What you will do: Locate the string "from" throughout the material and copy every line in which it occurs.

──────────

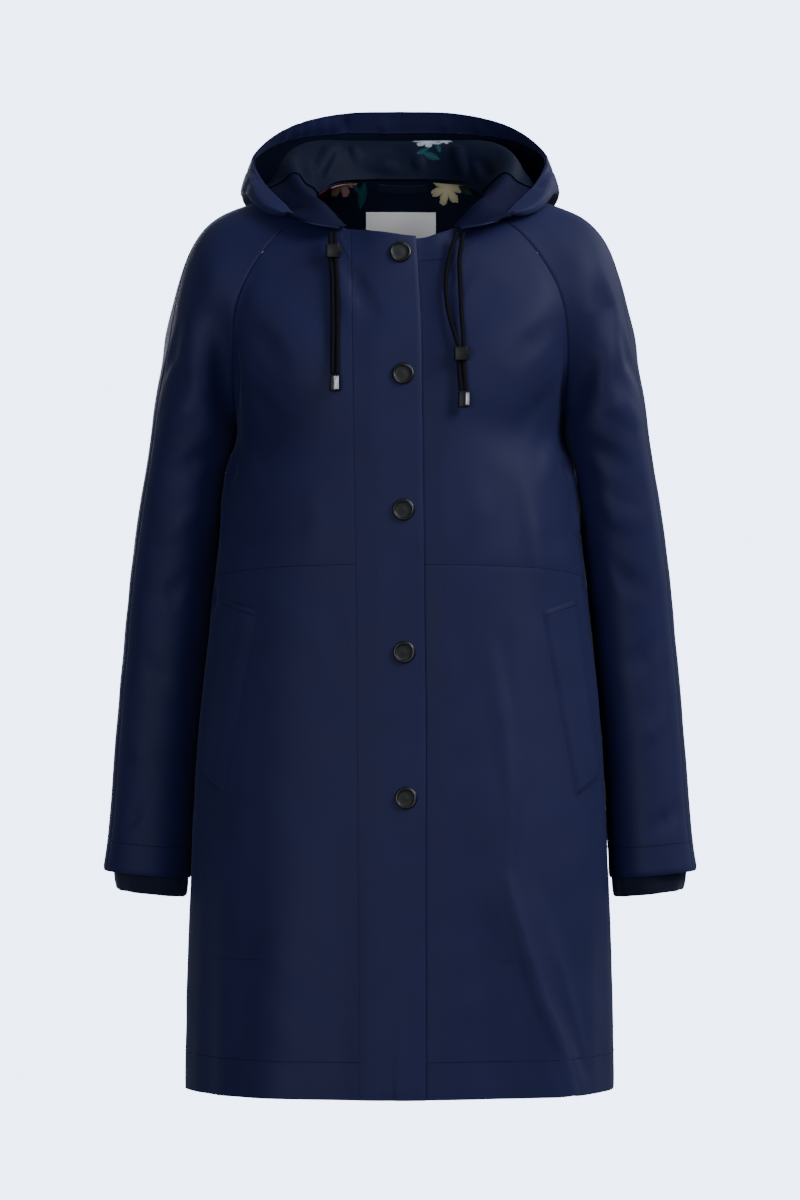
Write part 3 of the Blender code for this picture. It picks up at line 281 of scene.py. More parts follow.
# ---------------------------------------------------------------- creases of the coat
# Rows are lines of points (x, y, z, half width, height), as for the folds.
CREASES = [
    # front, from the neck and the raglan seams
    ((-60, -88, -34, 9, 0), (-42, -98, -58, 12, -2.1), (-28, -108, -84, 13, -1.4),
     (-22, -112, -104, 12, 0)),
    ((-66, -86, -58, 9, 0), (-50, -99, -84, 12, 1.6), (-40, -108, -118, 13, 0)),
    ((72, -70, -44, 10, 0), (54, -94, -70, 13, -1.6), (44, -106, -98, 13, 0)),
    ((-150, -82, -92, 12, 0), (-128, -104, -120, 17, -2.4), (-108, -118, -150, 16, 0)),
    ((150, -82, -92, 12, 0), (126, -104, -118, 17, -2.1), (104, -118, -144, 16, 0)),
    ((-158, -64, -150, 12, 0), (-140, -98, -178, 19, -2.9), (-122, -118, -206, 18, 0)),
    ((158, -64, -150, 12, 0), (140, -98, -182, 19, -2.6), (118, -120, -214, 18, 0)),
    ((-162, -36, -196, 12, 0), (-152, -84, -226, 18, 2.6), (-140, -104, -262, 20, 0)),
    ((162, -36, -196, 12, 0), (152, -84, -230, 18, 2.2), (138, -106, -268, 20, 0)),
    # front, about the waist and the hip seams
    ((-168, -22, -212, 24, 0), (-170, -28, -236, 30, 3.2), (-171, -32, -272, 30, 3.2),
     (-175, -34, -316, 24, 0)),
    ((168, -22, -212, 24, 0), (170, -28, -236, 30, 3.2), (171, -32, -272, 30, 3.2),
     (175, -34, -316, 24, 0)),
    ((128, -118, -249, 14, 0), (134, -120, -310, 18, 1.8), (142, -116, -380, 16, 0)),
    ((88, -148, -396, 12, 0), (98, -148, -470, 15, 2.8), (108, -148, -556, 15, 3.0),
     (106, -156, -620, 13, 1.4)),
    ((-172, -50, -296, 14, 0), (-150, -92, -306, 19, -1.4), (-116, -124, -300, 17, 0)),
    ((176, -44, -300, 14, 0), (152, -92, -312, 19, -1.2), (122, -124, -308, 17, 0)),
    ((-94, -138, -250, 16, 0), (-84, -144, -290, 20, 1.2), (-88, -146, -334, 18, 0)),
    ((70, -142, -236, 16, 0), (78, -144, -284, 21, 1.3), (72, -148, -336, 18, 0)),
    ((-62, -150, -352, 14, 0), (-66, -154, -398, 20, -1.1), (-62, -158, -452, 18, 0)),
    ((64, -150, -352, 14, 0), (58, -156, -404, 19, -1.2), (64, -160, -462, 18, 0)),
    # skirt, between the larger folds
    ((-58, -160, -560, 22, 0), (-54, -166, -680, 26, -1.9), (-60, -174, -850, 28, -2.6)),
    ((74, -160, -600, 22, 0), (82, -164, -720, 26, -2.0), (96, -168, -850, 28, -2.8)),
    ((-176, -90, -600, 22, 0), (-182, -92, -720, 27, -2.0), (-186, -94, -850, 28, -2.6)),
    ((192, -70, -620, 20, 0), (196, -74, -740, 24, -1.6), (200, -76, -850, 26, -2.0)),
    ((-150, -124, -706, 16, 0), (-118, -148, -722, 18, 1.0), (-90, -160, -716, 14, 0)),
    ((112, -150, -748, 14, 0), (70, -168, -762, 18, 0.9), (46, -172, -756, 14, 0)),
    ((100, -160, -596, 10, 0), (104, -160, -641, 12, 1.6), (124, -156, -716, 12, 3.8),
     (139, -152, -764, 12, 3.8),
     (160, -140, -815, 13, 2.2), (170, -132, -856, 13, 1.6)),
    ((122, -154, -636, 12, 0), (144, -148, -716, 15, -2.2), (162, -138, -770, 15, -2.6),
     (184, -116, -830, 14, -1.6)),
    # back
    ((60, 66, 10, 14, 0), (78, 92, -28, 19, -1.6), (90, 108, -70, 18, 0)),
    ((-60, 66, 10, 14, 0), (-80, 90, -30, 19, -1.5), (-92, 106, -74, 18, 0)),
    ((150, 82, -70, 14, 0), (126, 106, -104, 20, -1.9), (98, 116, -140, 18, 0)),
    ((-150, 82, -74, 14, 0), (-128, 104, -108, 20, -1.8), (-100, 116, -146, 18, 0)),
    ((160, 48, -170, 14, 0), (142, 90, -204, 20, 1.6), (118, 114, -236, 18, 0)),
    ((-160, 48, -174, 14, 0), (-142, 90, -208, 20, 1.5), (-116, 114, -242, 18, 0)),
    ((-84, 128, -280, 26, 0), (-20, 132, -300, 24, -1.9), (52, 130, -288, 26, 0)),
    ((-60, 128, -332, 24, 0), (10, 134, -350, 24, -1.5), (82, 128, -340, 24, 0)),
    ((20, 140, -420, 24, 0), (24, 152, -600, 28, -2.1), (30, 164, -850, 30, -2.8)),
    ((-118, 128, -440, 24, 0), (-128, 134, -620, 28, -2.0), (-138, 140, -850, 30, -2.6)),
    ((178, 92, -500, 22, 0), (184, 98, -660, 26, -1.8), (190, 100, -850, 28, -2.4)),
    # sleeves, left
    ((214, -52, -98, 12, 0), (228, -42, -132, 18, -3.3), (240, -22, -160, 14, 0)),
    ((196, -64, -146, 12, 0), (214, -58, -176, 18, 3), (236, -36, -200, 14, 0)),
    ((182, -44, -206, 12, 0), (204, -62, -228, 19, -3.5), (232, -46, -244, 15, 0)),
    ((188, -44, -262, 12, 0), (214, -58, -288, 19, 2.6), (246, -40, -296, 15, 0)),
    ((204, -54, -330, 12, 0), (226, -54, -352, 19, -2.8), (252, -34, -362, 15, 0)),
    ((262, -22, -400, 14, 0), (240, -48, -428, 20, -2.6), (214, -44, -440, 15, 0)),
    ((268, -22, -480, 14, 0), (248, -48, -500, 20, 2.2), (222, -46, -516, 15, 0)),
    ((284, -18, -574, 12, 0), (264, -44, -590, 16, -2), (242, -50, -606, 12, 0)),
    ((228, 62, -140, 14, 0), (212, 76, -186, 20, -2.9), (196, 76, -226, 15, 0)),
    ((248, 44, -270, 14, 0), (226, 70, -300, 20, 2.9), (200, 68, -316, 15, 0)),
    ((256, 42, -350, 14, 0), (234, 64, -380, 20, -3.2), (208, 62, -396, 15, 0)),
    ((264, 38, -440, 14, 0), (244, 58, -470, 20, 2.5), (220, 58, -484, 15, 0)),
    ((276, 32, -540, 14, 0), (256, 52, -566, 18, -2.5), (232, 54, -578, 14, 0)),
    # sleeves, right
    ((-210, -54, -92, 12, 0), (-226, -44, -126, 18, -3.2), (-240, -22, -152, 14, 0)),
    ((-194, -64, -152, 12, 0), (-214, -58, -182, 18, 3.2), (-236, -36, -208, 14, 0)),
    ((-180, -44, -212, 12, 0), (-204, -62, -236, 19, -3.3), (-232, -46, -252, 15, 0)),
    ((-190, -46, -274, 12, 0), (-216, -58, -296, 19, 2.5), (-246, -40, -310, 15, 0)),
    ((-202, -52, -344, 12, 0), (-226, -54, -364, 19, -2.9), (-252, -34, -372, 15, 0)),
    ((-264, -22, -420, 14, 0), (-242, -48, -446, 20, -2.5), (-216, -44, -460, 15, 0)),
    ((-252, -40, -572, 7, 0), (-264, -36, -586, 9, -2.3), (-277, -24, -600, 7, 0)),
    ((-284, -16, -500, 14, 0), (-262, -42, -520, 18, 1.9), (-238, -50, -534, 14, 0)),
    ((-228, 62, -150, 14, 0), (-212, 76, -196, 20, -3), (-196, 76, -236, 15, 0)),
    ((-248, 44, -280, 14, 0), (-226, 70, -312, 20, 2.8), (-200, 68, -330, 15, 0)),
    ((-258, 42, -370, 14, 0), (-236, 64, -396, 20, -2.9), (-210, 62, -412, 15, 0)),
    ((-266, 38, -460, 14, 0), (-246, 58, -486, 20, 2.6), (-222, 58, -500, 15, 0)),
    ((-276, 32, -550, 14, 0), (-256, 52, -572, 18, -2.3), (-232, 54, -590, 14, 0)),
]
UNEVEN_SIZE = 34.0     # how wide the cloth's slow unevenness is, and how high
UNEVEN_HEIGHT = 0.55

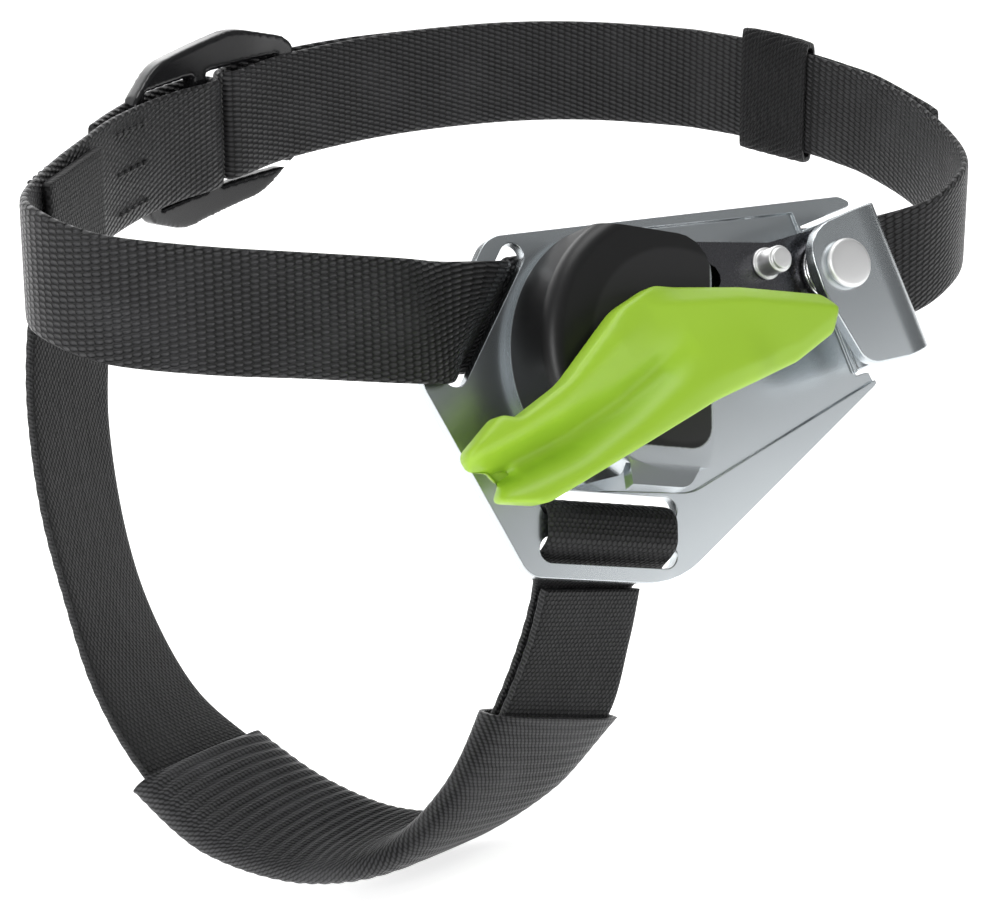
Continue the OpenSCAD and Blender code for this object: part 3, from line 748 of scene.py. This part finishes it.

──────────

Reply to the exercise:
    # front, from the neck and the raglan seams
Continue the OpenSCAD and Blender code for this object: part 3, from line 748 of scene.py. This part finishes it.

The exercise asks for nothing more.